[Modeling code records]

·····

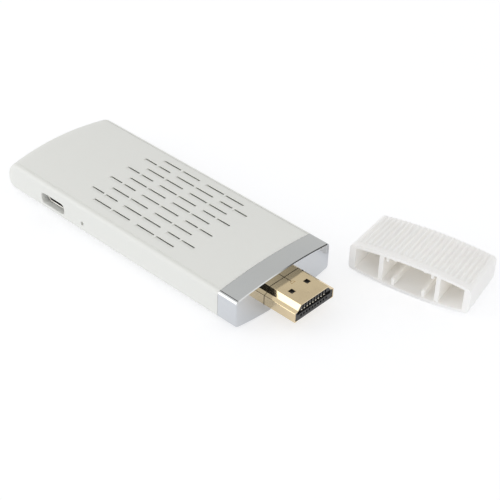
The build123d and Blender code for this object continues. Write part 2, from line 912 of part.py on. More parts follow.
def usb_tongue():
    """The socket's moulded tongue and the block behind it."""
    y0 = socket_recess + tongue_recess - half_width
    y1 = socket_recess + socket_depth - socket_sheet - insulator_gap - half_width
    top = tongue_top_z()
    half = tongue_width / 2
    tongue = span_box(
        socket_x - half, socket_x + half, y0, y1, top - tongue_thickness, top
    )
    block = along_y(socket_outline(socket_sheet + insulator_gap), y1 - socket_block_depth, y1)
    body = tongue + block
    for x in socket_contact_places():
        wide = socket_contact_width / 2 + insulator_gap
        low = top - tongue_thickness
        front = y0 + socket_contact_setback - socket_channel_lead
        body -= span_box(x - wide, x + wide, front, y1 + 1, low - 1, low + socket_contact_sheet)
    return body


def socket_contact_places():
    """Places along X of the socket's contacts."""
    middle = (socket_contacts - 1) / 2
    return [socket_x + (i - middle) * socket_contact_pitch for i in range(socket_contacts)]


def usb_contacts():
    """Five flat contacts on the underside of the tongue."""
    y0 = socket_recess + tongue_recess - half_width + socket_contact_setback
    y1 = socket_recess + socket_depth - socket_sheet - socket_contact_rear_gap - half_width
    low = tongue_top_z() - tongue_thickness
    half = socket_contact_width / 2
    strips = []
    for x in socket_contact_places():
        high = low + socket_contact_sheet - insulator_gap
        strips.append(span_box(x - half, x + half, y0, y1, low, high))
    return Compound(children=strips)


def switch_front_y():
    """Front face of the reset switch's moulded base."""
    return switch_wall_gap - inner_half_width


def reset_switch_base():
    """The switch's moulded base, open at the front for its plunger."""
    y0 = switch_front_y()
    y1 = y0 + switch_depth
    half = switch_length / 2
    low = board_z - switch_height
    base = span_box(pinhole_x - half, pinhole_x + half, y0, y1, low, board_z)
    base = fillet(base.edges().filter_by(Axis.Z), radius=switch_edge)
    wide = plunger_width / 2 + plunger_clearance
    tall = plunger_height / 2 + plunger_clearance
    guide = foot_front_y() - plunger_clearance
    base -= span_box(
        pinhole_x - wide, pinhole_x + wide, y0 - 1, guide, plunger_z - tall, plunger_z + tall
    )
    wide += plunger_foot_side
    rear = foot_front_y() + plunger_foot_depth + plunger_travel + dome_rise + 2 * dome_sheet
    base -= span_box(
        pinhole_x - wide, pinhole_x + wide, guide, rear, plunger_z - tall, plunger_z + tall
    )
    return base


def foot_front_y():
    """Front of the plunger's wide foot inside the switch."""
    return switch_front_y() + plunger_guide_depth


def reset_switch_cover():
    """The bent sheet frame that clips under the switch."""
    y0 = switch_front_y() + switch_cover_setback
    y1 = y0 + switch_depth - 2 * switch_cover_setback
    half = switch_length / 2 + switch_cover_sheet
    low = board_z - switch_height - switch_cover_sheet
    cover = span_box(pinhole_x - half, pinhole_x + half, y0, y1, low, board_z)
    inner = switch_length / 2
    return cover - span_box(
        pinhole_x - inner, pinhole_x + inner, y0 - 1, y1 + 1, board_z - switch_height, board_z + 1
    )


def reset_plunger():
    """The plunger, with a wide foot that keeps it in the base."""
    tip = plunger_tip_gap - inner_half_width
    front = foot_front_y()
    half = plunger_width / 2
    tall = plunger_height / 2
    stem = span_box(
        pinhole_x - half, pinhole_x + half, tip, front, plunger_z - tall, plunger_z + tall
    )
    stem = fillet(stem.faces().sort_by(Axis.Y)[0].edges(), radius=plunger_edge)
    half += plunger_foot_side
    foot = span_box(
        pinhole_x - half, pinhole_x + half, front, front + plunger_foot_depth,
        plunger_z - tall, plunger_z + tall,
    )
    return stem + foot


def reset_dome():
    """The curved snap spring behind the plunger."""
    y = foot_front_y() + plunger_foot_depth + plunger_travel + dome_rise + dome_sheet
    half = dome_width / 2
    outer = ThreePointArc((pinhole_x - half, y), (pinhole_x, y - dome_rise), (pinhole_x + half, y))
    strip = trace(outer, dome_sheet)
    return Pos(0, 0, plunger_z) * extrude(strip, amount=dome_height / 2 - plunger_clearance, both=True)


def cap_outline(fall, taper, side_inset, skin_inset):
    """Outline of the cap in XZ at one depth, drawn in by its walls."""
    half = half_width - cap_shy - taper
    bottom_radius = (half ** 2 + side_bottom_z ** 2) / (2 * side_bottom_z) - skin_inset
    top_radius = (half ** 2 + cap_crown ** 2) / (2 * cap_crown) - skin_inset
    crest = side_bottom_z + cap_side_height + cap_crown - fall - skin_inset
    half -= side_inset
    bottom_sag = bottom_radius - math.sqrt(bottom_radius ** 2 - half ** 2)
    top_sag = top_radius - math.sqrt(top_radius ** 2 - half ** 2)
    low = skin_inset + bottom_sag
    return make_face(crowned_outline(half, low, bottom_sag, crest - top_sag, top_sag))


def cap_crest(x, share):
    """Height of the cap's top surface at a place x across and a share of its depth."""
    half = half_width - cap_shy - share * cap_taper
    radius = (half ** 2 + cap_crown ** 2) / (2 * cap_crown)
    crest = side_bottom_z + cap_side_height + cap_crown - share * cap_top_fall
    return crest - radius + math.sqrt(radius ** 2 - x ** 2)


def cap_groove(x):
    """One finger groove, from the smooth rim out through the back edge."""
    share = cap_groove_start / cap_depth
    lift = cap_groove_radius - cap_groove_depth
    start = Vector(x, cap_groove_start, cap_crest(x, share) + lift)
    narrow = x * (half_width - cap_shy - cap_taper) / (half_width - cap_shy)
    end = Vector(narrow, cap_depth + 1, cap_crest(narrow, 1) + lift)
    run = Plane(start, z_dir=end - start)
    bar = extrude(run * Circle(cap_groove_radius), amount=(end - start).length)
    return bar + Pos(start) * Sphere(cap_groove_radius)


def cap_body():
    """The cap in its own frame, mouth in the XZ plane and depth along +Y."""
    mouth = Plane.XZ
    back = Plane.XZ.offset(-cap_depth)
    body = loft([
        mouth * cap_outline(0, 0, 0, 0),
        back * cap_outline(cap_top_fall, cap_taper, 0, 0),
    ], ruled=True)
    ends = (body.faces().sort_by(Axis.Y)[0], body.faces().sort_by(Axis.Y)[-1])
    rims = [edge.center() for face in ends for edge in face.edges()]
    long_edges = [e for e in body.edges() if all((e.center() - rim).length > 0.01 for rim in rims)]
    body = fillet(long_edges, radius=edge_round)
    body = fillet(body.faces().sort_by(Axis.Y)[-1].edges(), radius=cap_back_edge)
    middle = (cap_grooves - 1) / 2
    return body - [cap_groove((i - middle) * cap_groove_pitch) for i in range(cap_grooves)]


def cap_hollow():
    """The space inside the cap, less the partitions and ribs that guide the plug."""
    share = (cap_depth - cap_back_wall) / cap_depth
    hollow = loft([
        Plane.XZ.offset(cap_mouth_edge) * cap_outline(0, 0, cap_side_wall, cap_skin),
        Plane.XZ.offset(cap_back_wall - cap_depth)
        * cap_outline(share * cap_top_fall, share * cap_taper, cap_side_wall, cap_skin),
    ], ruled=True)
    far = cap_depth
    near = cap_partition_recess
    inner = plug_width / 2 + cap_plug_clearance
    for side in (-1, 1):
        hollow -= span_box(side * inner, side * (inner + cap_partition), near, far, 0, reach)
        guide = side * cap_guide_offset
        half = cap_guide_width / 2
        hollow -= span_box(guide - half, guide + half, near, far, cap_guide_bottom, reach)
        stub = side * cap_stub_offset
        half = cap_stub_width / 2
        roof = cap_crest(stub, 0) - cap_skin
        hollow -= span_box(stub - half, stub + half, near, far, roof - cap_stub_drop, reach)
        rest = side * cap_rest_offset
        half = cap_rest_width / 2
        hollow -= span_box(rest - half, rest + half, near, far, 0, plug_bottom_z - cap_rest_gap)
    return hollow


def cap():
    """The cap, turned and set down beside the plug."""
    x, y = cap_position
    return Pos(x, y, 0) * Rot(0, 0, cap_turn) * (cap_body() - cap_hollow())


def build_nodes():
    """Every piece under its own name."""
    power_x, power_y = power_chip_offset
    crystal_x, crystal_y = crystal_offset
    led_x, led_y = led_offset
    return {
        "top_cover": top_cover(),
        "bottom_case": bottom_case(),
        "chrome_bezel": chrome_bezel(),
        "plug_shell": plug_shell(),
        "plug_insulator": plug_insulator(),
        "plug_contacts_upper": plug_contacts_upper(),
        "plug_contacts_lower": plug_contacts_lower(),
        "circuit_board": circuit_board(),
        "board_screws": board_screws(),
        "main_processor": chip(processor_size, processor_x, 0, board_top_z),
        "memory_chips": memory_chips(),
        "flash_chip": hanging_chip(flash_size, processor_x, 0),
        "power_chip": chip(power_chip_size, processor_x + power_x, power_y, board_top_z),
        "power_inductors": power_inductors(),
        "ceramic_capacitors": ceramic_capacitors(),
        "chip_resistors": chip_resistors(),
        "main_crystal": chip(crystal_size, processor_x + crystal_x, crystal_y, board_top_z),
        "status_led": chip(led_size, processor_x + led_x, led_y, board_top_z),
        "thermal_pad": thermal_pad(),
        "heat_spreader": heat_spreader(),
        "radio_module": radio_module(),
        "radio_shield": radio_shield(),
        "wifi_aerial": wifi_aerial(),
        "usb_shell": usb_shell(),
        "usb_tongue": usb_tongue(),
        "usb_contacts": usb_contacts(),
        "reset_switch_base": reset_switch_base(),
        "reset_switch_cover": reset_switch_cover(),
        "reset_plunger": reset_plunger(),
        "reset_dome": reset_dome(),
        "cap": cap(),
    }


def main():
    """Write one STEP file for each piece."""
    os.makedirs("parts", exist_ok=True)
    for name, piece in build_nodes().items():
        export_step(piece, f"parts/{name}.step")


main()
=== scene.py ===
"""Look of a wireless display dongle and its push-on plug cap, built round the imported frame.

Everything is in metres. +X runs along the body towards its plug, the micro socket's side
faces -Y and +Z is up.
"""
import math

import bpy
from mathutils import Matrix, Vector

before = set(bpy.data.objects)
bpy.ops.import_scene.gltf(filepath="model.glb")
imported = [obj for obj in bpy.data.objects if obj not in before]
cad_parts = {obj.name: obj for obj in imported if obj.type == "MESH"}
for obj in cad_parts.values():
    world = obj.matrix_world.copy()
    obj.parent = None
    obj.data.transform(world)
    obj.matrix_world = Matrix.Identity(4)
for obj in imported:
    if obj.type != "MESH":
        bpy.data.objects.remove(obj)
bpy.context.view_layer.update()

bl_info = {
    "name": "Display Dongle Look",
    "version": (1, 0, 0),
    "blender": (4, 5, 0),
    "location": "View3D > Sidebar > Dongle",
    "description": "Dresses the packed dongle with its plastics, platings, board and studio",
    "category": "Object",
}

MILLIMETRE = 0.001

# Moulded plastic: its fine grain, its clouds and flecks of colour, and how its gloss varies
GRAIN_SIZE = 0.22 * MILLIMETRE
GRAIN_DEPTH = 0.004 * MILLIMETRE
CLOUD_SIZE = 18 * MILLIMETRE
FLECK_SIZE = 1.2 * MILLIMETRE
CLOUD_SHARE = 0.7
PLASTIC_GLOSS_SWING = 0.16

# Milky plastic: how far light soaks into it, and each colour's share of that
SOAK_DEPTH = 5 * MILLIMETRE
SOAK_SHARES = (1.0, 0.95, 0.9)

# Plate and sheet: its smears and the levels of them where tarnish sets in, and its rolling lines along X
SMEAR_SIZE = 6 * MILLIMETRE
SMEAR_EDGES = (0.45, 0.75)
SMEAR_GLOSS_SWING = 0.12
LINE_PITCH = 0.15 * MILLIMETRE
LINE_DEPTH = 0.0002 * MILLIMETRE
LINE_STRETCH = (0.04, 1.0, 1.0)
LINE_GLOSS_SWING = 0.03
LEAST_ROUGHNESS = 0.02

# Printed boards: half a track's width and a via's radius in shares of their own spacings, how many
# vias there are to a track pitch and how much they scatter, then roughness and relief
TRACK_HALF_WIDTH = 0.12
VIA_RADIUS = 0.11
VIA_DENSITY = 0.45
VIA_SCATTER = 0.6
MASK_ROUGHNESS = 0.42
TRACK_ROUGHNESS = 0.32
TRACK_RELIEF = 0.03 * MILLIMETRE

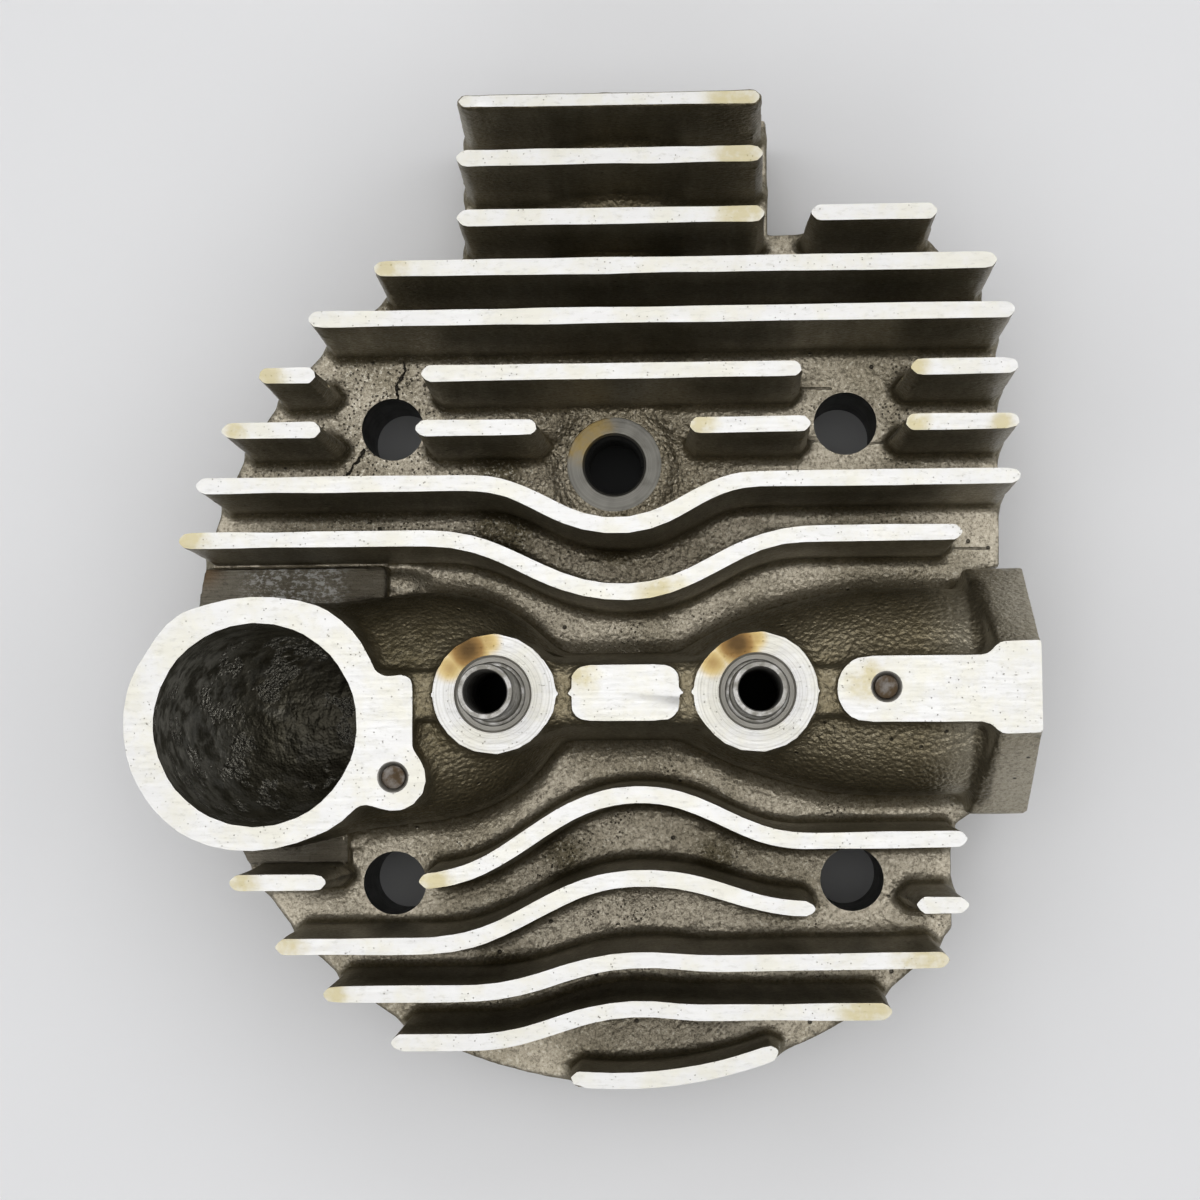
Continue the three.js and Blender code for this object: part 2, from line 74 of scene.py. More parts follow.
# ---- driving dimensions, in mm from the cylinder axis ----
WEST_REACH = 107.0  # from the cylinder axis to the left edge of the exhaust mouth
NORTH_REACH = 124.6  # and to the far edge of the fin block
FLOOR_Z = 32.0
TOP_Z = 72.0
RIDGE_Z = 70.5
GATE_Z = 36.0
PORT_Z = 40.5
CHAMBER_Z = 15.0
RIM_R = 99.0
CHAMBER_R = 52.0
SEAT_DEPTH_Z = 22.0  # the upper end of both valve seats
GASKET_R = 86.0
RIM_SETBACK = 2.0
FIN_HALF = 1.75  # half thickness of a fin at the milled top
FIN_DRAFT = 0.024  # growth of that half thickness per mm of depth
FIN_POINT = 0.86  # 0.71 for round ends, 1 for sharp ones
FIN_TIP_R = 97.9
RIM_FIN_R = 93.1
RIM_FIN_LEAN = 0.07  # how far outwards its foot lies, per mm of depth
FIN_EAST_X = 87.8
FIN_SHOULDER_X = 74.9
STUDS = [(x, y) for x in (-52.5, 52.5) for y in (-52.5, 52.5)]
STUD_R = 7.25
PLUG = (-1.0, 43.5)
PLUG_R = 6.9
PLUG_SPOT_R = 10.9
PLUG_SPOT_Z = 32.4
BOSS_R = 13.0
POCKET_R = 8.4  # the pocket round a valve guide, in its boss
EXHAUST_VALVE = (-26.7, -10.1)
INTAKE_VALVE = (30.4, -10.1)
VALVES = (EXHAUST_VALVE, INTAKE_VALVE)
EXHAUST_MOUTH = (-78.3, -16.2)
MOUTH_R = 22.3
EXHAUST_SEAT = (20.0, 15.5)  # outside and throat radius
INTAKE_SEAT = (17.5, 14.0)
FLANGE_X = 91.4
FLANGE_THICK = 9.4
FLANGE_LEAN = 0.13  # the back's draft
FLANGE_Y = -9.9
FLANGE_BOLT_RISE = 25.0  # above and below the middle of the port
EXHAUST_DOWEL = (-48.4, -27.8)
INTAKE_DOWEL = (58.1, -9.4)
DOWELS = (EXHAUST_DOWEL, INTAKE_DOWEL)
DOWEL_HOLE_R = 3.1
DOWEL_Z = (61.0, 71.4)  # both ends of both dowels

casting_low, casting_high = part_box("head_casting")
AXIS_X = casting_low[0] / MM + WEST_REACH
AXIS_Y = casting_high[1] / MM - NORTH_REACH


# ---- studio: four softboxes round the camera, and a weak one behind it ----
FLOOR_REACH = 6  # m each way
CHAMBER_SHADE_DISC_R = 0.056  # m; painted shade: the floor's dark middle, standing for the shade inside the chamber, seen only through the head's holes
SHADED_DISC_R = 0.086  # m; the grey disc round that, painted shade under the gasket face
AMBIENT = 0.15
SOFTBOX_Z = 1.0
SOFTBOXES = (  # x, y, width, depth, power
    (-0.75, 0.05, 1.0, 1.4, 5.3),
    (0.75, 0.05, 1.0, 1.4, 5.3),
    (0, 0.75, 0.8, 0.7, 2.6),
    (0, -0.75, 0.8, 0.7, 2.6),
    (0, 0, 0.5, 0.5, 1.3),
)


TO_FRAME = Matrix.Diagonal((MM, MM, MM, 1)) @ Matrix.Translation((AXIS_X, AXIS_Y, 0))


def place(x, y, z):
    """A point given from the cylinder axis, in metres in the frame."""
    return Vector(((x + AXIS_X) * MM, (y + AXIS_Y) * MM, z * MM))


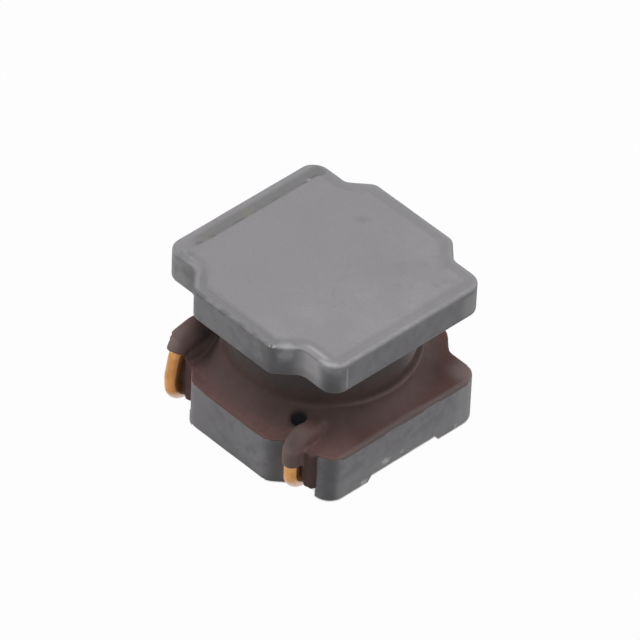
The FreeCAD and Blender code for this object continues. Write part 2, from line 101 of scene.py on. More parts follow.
def ring_mesh(name, rings, close=False):
    """Closed mesh through rings of points, capped at both ends or joined end to end."""
    shape = bmesh.new()
    rows = [[shape.verts.new(point) for point in ring] for ring in rings]
    pairs = list(zip(rows, rows[1:])) + ([(rows[-1], rows[0])] if close else [])
    for low, high in pairs:
        for i in range(len(low)):
            j = (i + 1) % len(low)
            shape.faces.new((low[i], low[j], high[j], high[i]))
    if not close:
        shape.faces.new(rows[0][::-1])
        shape.faces.new(rows[-1])
    bmesh.ops.recalc_face_normals(shape, faces=shape.faces)
    mesh = bpy.data.meshes.new(name)
    shape.to_mesh(mesh)
    shape.free()
    piece = bpy.data.objects.new(name, mesh)
    bpy.context.collection.objects.link(piece)
    return piece


def flange_shell(name, rows, tab_radius):
    """One flange as a closed shell. Each row is an inset, a height and how far it is drawn in."""
    rings = []
    for inset, z, *drawn in rows:
        scale = drawn[0] if drawn else 1.0
        rings.append([Vector((p.x * scale, p.y * scale, z)) for p in flange_loop(inset, tab_radius)])
    return ring_mesh(name, rings)


def worn_edge(inset, low, high, radius, steps=4, rows=6):
    """Rows of a wall between two worn edges."""
    def corner(z, sign):
        angles = [math.pi / 2 * step / steps for step in range(steps + 1)]
        return [(inset + radius * (1 - math.sin(a)), z + sign * radius * (1 - math.cos(a)))
                for a in angles]
    walls = [(inset, low + radius + (high - low - 2 * radius) * row / rows) for row in range(1, rows)]
    return corner(low, 1) + walls + corner(high, -1)[::-1]


def apply_modifiers(piece):
    """The piece's mesh after its modifiers, which are then gone."""
    evaluated = piece.evaluated_get(bpy.context.evaluated_depsgraph_get())
    mesh = bpy.data.meshes.new_from_object(evaluated)
    old = piece.data
    piece.modifiers.clear()
    piece.data = mesh
    bpy.data.meshes.remove(old)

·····

# DESCRIPTION OF THE TASK
Display every line of the listing that contains the string "objects".

# FINAL RESULT
before = set(bpy.data.objects)
imported = [obj for obj in bpy.data.objects if obj not in before]
        bpy.data.objects.remove(obj)
    piece = bpy.data.objects.new(name, mesh)
    bpy.context.collection.objects.link(piece)